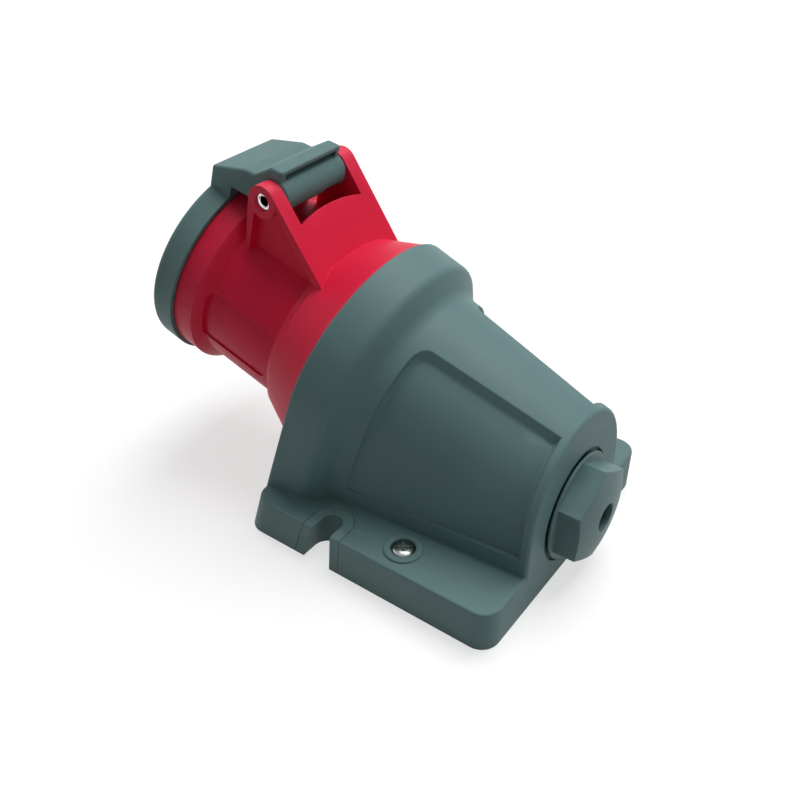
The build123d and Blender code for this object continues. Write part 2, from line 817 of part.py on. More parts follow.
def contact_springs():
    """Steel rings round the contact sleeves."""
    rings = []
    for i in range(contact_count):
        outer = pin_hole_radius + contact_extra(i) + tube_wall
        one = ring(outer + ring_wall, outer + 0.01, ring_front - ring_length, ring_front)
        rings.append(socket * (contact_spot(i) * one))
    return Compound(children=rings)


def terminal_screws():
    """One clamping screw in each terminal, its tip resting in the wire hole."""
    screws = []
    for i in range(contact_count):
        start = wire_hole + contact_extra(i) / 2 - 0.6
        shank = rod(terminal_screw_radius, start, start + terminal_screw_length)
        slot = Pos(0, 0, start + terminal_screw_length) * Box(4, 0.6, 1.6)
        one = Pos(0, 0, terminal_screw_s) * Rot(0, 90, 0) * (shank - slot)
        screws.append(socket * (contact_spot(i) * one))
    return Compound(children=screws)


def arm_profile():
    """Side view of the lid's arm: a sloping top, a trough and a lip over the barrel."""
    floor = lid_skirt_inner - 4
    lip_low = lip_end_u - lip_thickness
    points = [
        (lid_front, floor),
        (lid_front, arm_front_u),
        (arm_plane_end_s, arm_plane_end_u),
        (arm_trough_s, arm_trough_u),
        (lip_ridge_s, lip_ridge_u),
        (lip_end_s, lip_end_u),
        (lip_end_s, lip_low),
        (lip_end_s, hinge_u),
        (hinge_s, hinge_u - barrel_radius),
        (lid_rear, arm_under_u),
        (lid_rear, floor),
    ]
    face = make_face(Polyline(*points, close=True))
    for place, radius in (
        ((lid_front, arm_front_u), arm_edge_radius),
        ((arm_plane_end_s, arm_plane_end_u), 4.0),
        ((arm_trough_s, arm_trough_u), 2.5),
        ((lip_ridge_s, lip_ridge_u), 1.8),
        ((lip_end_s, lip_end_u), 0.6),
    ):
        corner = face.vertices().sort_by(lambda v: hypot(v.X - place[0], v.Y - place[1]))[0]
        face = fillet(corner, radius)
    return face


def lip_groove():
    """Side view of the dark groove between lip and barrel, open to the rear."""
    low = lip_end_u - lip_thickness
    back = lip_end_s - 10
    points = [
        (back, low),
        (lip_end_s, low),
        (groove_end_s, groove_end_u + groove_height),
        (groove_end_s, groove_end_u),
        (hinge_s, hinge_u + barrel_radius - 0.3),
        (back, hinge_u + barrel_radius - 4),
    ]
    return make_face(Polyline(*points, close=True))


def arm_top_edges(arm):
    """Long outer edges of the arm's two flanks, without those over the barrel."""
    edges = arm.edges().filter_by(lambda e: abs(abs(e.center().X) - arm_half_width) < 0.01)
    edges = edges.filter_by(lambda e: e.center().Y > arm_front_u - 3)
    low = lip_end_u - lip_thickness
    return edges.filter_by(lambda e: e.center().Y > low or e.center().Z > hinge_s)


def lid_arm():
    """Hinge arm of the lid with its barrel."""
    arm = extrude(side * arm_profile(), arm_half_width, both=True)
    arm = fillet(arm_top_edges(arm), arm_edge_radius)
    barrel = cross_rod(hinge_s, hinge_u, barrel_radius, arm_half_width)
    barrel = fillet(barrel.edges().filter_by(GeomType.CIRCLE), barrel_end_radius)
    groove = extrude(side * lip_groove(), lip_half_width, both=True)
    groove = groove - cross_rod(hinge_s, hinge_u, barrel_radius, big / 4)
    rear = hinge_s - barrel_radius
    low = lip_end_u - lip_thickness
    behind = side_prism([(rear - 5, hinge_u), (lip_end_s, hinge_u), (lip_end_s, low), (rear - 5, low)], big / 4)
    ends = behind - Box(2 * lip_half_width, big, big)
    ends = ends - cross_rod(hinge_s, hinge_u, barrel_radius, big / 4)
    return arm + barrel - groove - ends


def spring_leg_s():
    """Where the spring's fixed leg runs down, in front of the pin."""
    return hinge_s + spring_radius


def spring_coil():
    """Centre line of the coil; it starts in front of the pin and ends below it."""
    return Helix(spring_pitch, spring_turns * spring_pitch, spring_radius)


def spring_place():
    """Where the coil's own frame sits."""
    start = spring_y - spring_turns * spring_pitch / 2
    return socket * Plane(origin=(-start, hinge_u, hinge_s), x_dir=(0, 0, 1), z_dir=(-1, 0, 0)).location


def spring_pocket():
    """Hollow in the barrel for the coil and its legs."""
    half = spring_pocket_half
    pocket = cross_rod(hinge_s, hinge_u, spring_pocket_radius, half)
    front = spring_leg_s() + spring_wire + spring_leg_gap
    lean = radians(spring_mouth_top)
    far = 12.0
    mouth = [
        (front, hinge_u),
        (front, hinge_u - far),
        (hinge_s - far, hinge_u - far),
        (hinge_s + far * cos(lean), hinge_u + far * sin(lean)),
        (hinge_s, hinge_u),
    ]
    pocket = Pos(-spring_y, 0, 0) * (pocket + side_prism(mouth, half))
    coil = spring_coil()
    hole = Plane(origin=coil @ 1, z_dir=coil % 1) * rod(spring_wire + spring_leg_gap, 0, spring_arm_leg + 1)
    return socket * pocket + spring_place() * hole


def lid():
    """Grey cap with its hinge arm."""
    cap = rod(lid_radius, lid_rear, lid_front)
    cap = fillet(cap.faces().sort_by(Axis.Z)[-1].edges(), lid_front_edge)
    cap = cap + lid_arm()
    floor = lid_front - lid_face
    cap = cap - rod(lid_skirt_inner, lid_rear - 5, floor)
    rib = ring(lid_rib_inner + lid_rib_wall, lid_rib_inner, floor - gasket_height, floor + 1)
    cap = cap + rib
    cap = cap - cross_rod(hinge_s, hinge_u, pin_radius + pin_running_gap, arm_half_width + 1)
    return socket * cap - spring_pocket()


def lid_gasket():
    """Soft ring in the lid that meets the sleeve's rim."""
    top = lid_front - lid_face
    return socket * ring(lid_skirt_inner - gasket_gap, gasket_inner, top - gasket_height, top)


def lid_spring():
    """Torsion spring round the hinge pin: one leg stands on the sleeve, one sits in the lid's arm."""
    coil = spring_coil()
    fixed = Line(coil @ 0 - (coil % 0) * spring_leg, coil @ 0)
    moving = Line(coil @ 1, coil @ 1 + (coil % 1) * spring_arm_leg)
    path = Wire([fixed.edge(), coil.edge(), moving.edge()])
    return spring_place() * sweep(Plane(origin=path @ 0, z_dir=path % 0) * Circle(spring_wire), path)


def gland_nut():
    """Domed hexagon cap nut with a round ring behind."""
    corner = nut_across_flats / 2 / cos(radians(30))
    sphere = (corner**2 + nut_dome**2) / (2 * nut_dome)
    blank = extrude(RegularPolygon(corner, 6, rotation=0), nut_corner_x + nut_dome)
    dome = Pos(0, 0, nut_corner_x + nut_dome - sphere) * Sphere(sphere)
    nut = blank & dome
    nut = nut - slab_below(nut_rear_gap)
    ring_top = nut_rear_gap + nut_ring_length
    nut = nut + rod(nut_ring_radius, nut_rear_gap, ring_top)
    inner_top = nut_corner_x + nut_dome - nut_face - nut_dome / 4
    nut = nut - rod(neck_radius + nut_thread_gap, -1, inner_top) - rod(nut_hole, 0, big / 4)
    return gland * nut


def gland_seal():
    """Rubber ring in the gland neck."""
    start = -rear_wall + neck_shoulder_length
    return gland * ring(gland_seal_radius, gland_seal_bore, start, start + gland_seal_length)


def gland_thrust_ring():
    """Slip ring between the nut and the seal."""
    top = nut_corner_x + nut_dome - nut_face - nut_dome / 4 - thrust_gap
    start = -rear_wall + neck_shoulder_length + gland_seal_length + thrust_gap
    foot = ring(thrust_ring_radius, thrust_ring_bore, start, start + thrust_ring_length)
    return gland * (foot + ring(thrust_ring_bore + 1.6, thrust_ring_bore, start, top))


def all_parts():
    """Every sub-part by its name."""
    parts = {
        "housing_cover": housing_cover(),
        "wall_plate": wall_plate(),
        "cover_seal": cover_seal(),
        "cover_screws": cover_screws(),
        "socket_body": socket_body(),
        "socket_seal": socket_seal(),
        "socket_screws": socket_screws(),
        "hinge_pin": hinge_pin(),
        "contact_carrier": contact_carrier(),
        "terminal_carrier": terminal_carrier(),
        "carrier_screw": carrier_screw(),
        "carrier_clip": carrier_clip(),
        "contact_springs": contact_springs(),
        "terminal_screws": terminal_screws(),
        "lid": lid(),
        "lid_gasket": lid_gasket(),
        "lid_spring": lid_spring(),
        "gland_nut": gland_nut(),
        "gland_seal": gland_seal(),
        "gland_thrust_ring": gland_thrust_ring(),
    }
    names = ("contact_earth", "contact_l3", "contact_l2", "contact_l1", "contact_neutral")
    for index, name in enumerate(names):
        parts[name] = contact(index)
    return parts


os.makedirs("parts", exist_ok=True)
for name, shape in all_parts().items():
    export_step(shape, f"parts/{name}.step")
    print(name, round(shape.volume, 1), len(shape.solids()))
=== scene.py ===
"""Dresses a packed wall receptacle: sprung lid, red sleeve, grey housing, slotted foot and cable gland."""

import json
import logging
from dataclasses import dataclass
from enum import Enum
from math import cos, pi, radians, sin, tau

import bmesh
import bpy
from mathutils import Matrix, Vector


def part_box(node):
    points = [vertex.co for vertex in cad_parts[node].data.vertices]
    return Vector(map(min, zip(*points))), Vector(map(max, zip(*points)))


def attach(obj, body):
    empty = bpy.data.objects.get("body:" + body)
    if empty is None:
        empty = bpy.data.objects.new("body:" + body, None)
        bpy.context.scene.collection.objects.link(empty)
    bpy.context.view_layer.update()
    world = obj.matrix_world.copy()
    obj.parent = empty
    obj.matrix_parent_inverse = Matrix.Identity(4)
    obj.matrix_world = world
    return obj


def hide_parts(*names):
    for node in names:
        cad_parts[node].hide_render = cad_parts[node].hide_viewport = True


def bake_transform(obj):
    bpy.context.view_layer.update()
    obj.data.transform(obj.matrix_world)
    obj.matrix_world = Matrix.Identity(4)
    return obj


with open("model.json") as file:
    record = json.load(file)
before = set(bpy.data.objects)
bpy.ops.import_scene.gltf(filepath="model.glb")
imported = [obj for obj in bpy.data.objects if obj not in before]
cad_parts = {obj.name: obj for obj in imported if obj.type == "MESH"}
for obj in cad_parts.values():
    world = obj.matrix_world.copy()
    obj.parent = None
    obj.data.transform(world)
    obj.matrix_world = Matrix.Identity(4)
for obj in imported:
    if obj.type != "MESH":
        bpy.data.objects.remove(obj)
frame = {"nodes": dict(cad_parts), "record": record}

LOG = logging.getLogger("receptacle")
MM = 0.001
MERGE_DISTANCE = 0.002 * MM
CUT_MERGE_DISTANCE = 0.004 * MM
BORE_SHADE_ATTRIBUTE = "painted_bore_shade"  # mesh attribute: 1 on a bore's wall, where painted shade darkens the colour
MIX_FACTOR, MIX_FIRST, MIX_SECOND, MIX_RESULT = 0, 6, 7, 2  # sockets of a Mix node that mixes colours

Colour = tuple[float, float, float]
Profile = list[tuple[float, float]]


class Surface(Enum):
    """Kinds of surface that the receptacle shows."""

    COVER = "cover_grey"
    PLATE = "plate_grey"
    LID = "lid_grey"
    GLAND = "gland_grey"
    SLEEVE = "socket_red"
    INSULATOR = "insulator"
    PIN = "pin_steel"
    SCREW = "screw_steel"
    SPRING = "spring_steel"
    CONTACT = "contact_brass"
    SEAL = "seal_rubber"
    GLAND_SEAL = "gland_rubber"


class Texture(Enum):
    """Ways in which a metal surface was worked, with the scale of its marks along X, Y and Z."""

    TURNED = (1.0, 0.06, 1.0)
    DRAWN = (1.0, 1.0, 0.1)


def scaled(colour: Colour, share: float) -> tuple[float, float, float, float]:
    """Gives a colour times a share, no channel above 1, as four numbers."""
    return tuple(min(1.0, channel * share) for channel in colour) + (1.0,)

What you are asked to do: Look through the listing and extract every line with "True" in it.

Exercise result:
    face = make_face(Polyline(*points, close=True))
    return make_face(Polyline(*points, close=True))
    arm = extrude(side * arm_profile(), arm_half_width, both=True)
    groove = extrude(side * lip_groove(), lip_half_width, both=True)
os.makedirs("parts", exist_ok=True)
        cad_parts[node].hide_render = cad_parts[node].hide_viewport = True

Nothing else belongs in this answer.